Academic ArticlesLarge-scale data fusion in astronomy

Large-scale data fusion in astronomy

First Published:
19th September 2024
Last Modified:
10th October 2024
DOI
https://doi.org/10.56367/OAG-044-11690

Peter Melchior, Assistant Professor of Statistical Astronomy from Princeton University, provides a compelling analysis of large-scale data fusion in astronomy

Observational astronomy constantly pushes the limits of what can be observed. We seek to peer deeper into the Universe, extend the wavelength range, or increase the spatial, spectral, and temporal resolution. Observing with the premier telescopes and the latest instruments leads to the groundbreaking advances that move astronomy forward. The discipline is defined by its instruments.

Enterprise-level astronomy

Because these instruments are expensive to build and operate, significant specialization and increasingly large scientific collaborations are needed to extract the best science from the data.

For example, the Vera C. Rubin Observatory is currently being built and commissioned by about 130 full-time employees, about half of whom form its Data Management team, which creates and maintains a codebase of about 500,000 lines of code in Python and C++. The resulting data products enable eight science collaborations with approximately 2,500 scientists. The data from the Euclid satellite, which launched in July 2023, is processed and analyzed by a consortium that comprises a similar number of scientists.

Efforts for these flagship facilities form the basis of a finely calibrated hardware and software ecosystem upon which the demanding studies for which these instruments were designed can successfully be carried out. Individual researchers and their students benefit from the creation and continuous improvement of data products they simply could not produce on their own. However, each of the large projects supports only its own instrument(s). Working with another data source becomes difficult. One has to leave the ecosystem with its dedicated software and data archives as well as scores of conventions and calibrations, only to reenter another project’s ecosystem, where almost all elements are different, and details thereof may not be easy to find in public documentation.
In business terms: the large observational projects unintentionally promote lock-in.

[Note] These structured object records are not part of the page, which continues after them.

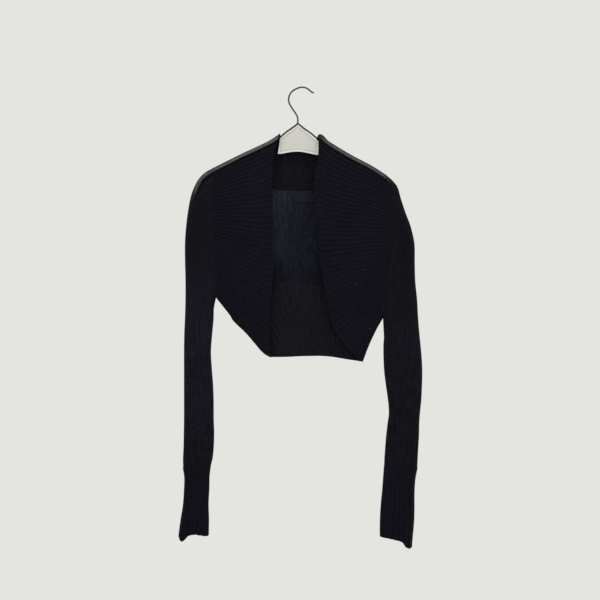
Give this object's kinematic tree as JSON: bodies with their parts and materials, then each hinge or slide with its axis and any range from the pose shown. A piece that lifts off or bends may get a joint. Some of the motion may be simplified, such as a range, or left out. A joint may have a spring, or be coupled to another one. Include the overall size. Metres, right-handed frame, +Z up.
{
  "type": "knitted shrug on a wire hanger",
  "caption": "Open-front knitted shrug with long sleeves and a wide ribbed band round its opening, hung on a wire hanger with a plate in its top corner.",
  "frame": {"origin": "underside of the crown of the hanger's hook, on the hook's centre plane, where a rail carries it", "axes": "+Z up along the hanging length, +Y through the cloth from front to back, +X from the sleeve at the viewer's left to the one at the right; the garment's front faces -Y"},
  "size_m": [0.486, 0.0253, 0.9192],
  "materials": {
    "rib_knit": "matte ribbed knit, near black",
    "plain_knit": "matte plain knit, near black",
    "label_cloth": "satin, black",
    "hanger_steel": "satin grey",
    "hanger_plastic": "satin white"
  },
  "bodies": {
    "root": {"back_panel": "plain_knit", "front_left": "rib_knit", "front_right": "rib_knit", "neck_band": "rib_knit", "hem_band": "rib_knit", "sleeve_left": "plain_knit", "sleeve_right": "plain_knit", "cuff_left": "rib_knit", "cuff_right": "rib_knit", "neck_label": "label_cloth", "hanger_wire": "hanger_steel", "hanger_plate": "hanger_plastic"}
  },
  "joints": []
}
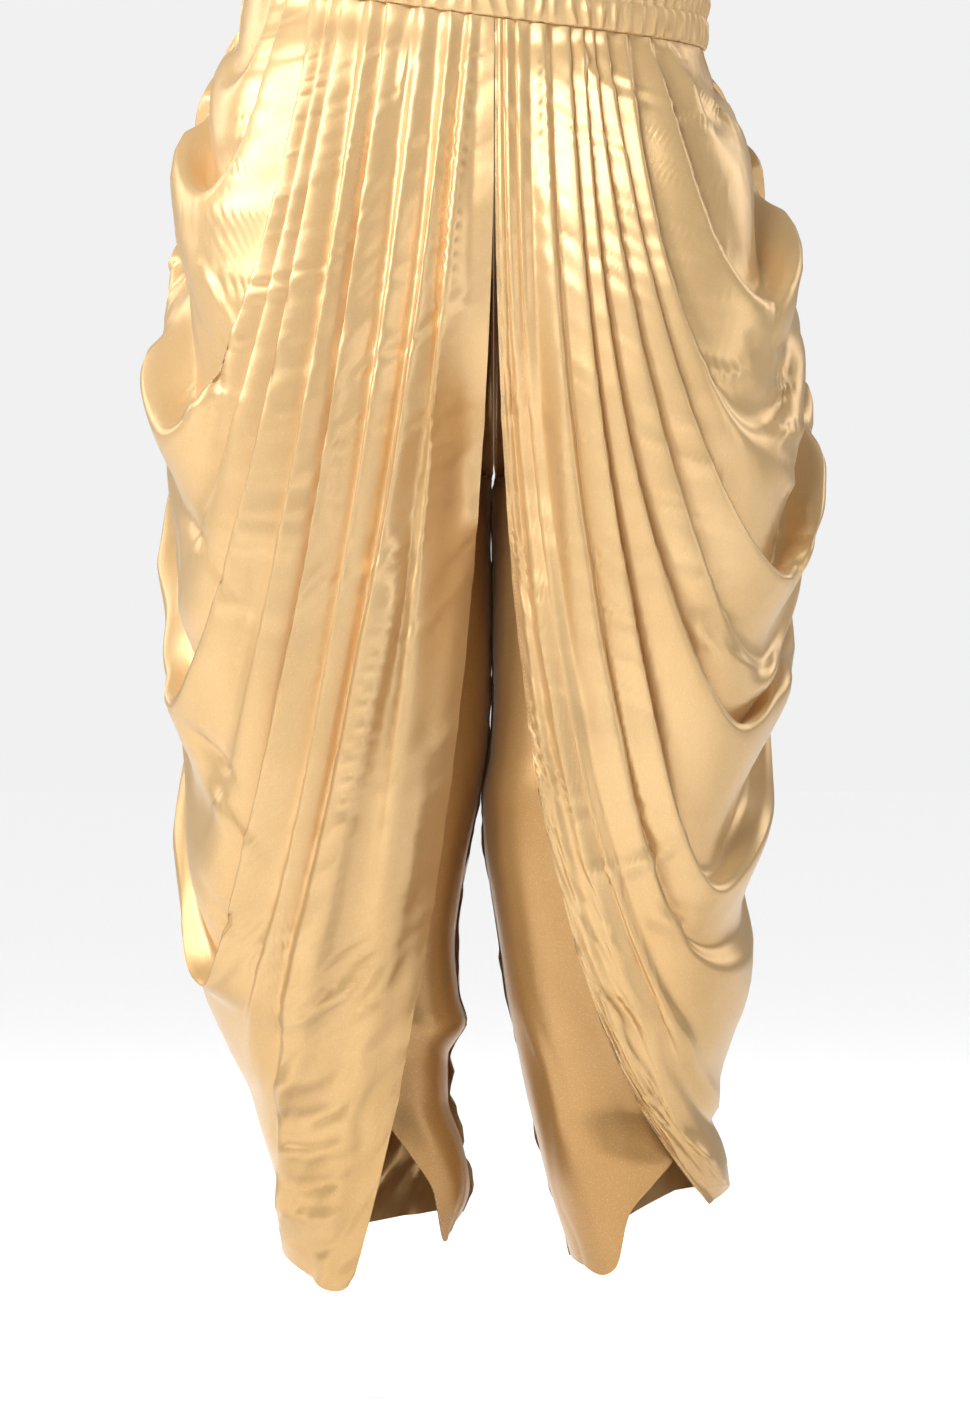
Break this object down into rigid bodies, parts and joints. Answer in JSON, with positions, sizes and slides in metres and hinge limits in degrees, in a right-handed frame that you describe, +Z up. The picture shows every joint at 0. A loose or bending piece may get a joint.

It leads to a form of tunnel vision where solutions are pursued within the respective ecosystem that could better be addressed by leaving it. A prototypical example is a phenomenon called “blending”. The latest crop of ground-based telescopes have become so sensitive that they pick up the emissions of many sources in any area of the sky. That is the goal because more sources increase the statistical power of scientific studies.

Blending challenge

But, with limited image sharpness caused by the blurring effects from Earth’s atmosphere, it becomes increasingly common that multiple adjacent sources overlap. At the depth of Rubin Observatory’s upcoming Legacy Survey of Space and Time (LSST), LARGE-SCALE DATA FUSION about 60% of all detected source have noticeable levels of blending, and about 15-20% are blended so severely that they appear as one source. (1) The sky gets crowded, and the idea that one can see a star or a galaxy as distinct and separate from its neighbors becomes largely obsolete. But separability is baked into almost all data processing algorithms and data products: we want the flux, size, ellipticity…of this galaxy, without the contributions of that galaxy.

To make matters worse, source separation is an under-constrained inverse problem: in general, we do not have enough information to unambiguously determine how a blended galaxy would look unblended. This challenge has led to a considerable amount of research on how machine-learning methods can be utilized to improve source separation (2,3,4). Such methods learn from examples of isolated galaxies how to reconstruct unblended galaxies from blended images, that is, these methods learn a (often implicit) prior of how galaxies look. The origin of the training data is important. While we can create large samples of simulated galaxy images with simplified analytic profiles, none of them describe galaxies realistically. Still, high-quality samples of actual unblended galaxies are limited, on the order of 10,000 – 100,000, so training of deep-learning architectures becomes difficult.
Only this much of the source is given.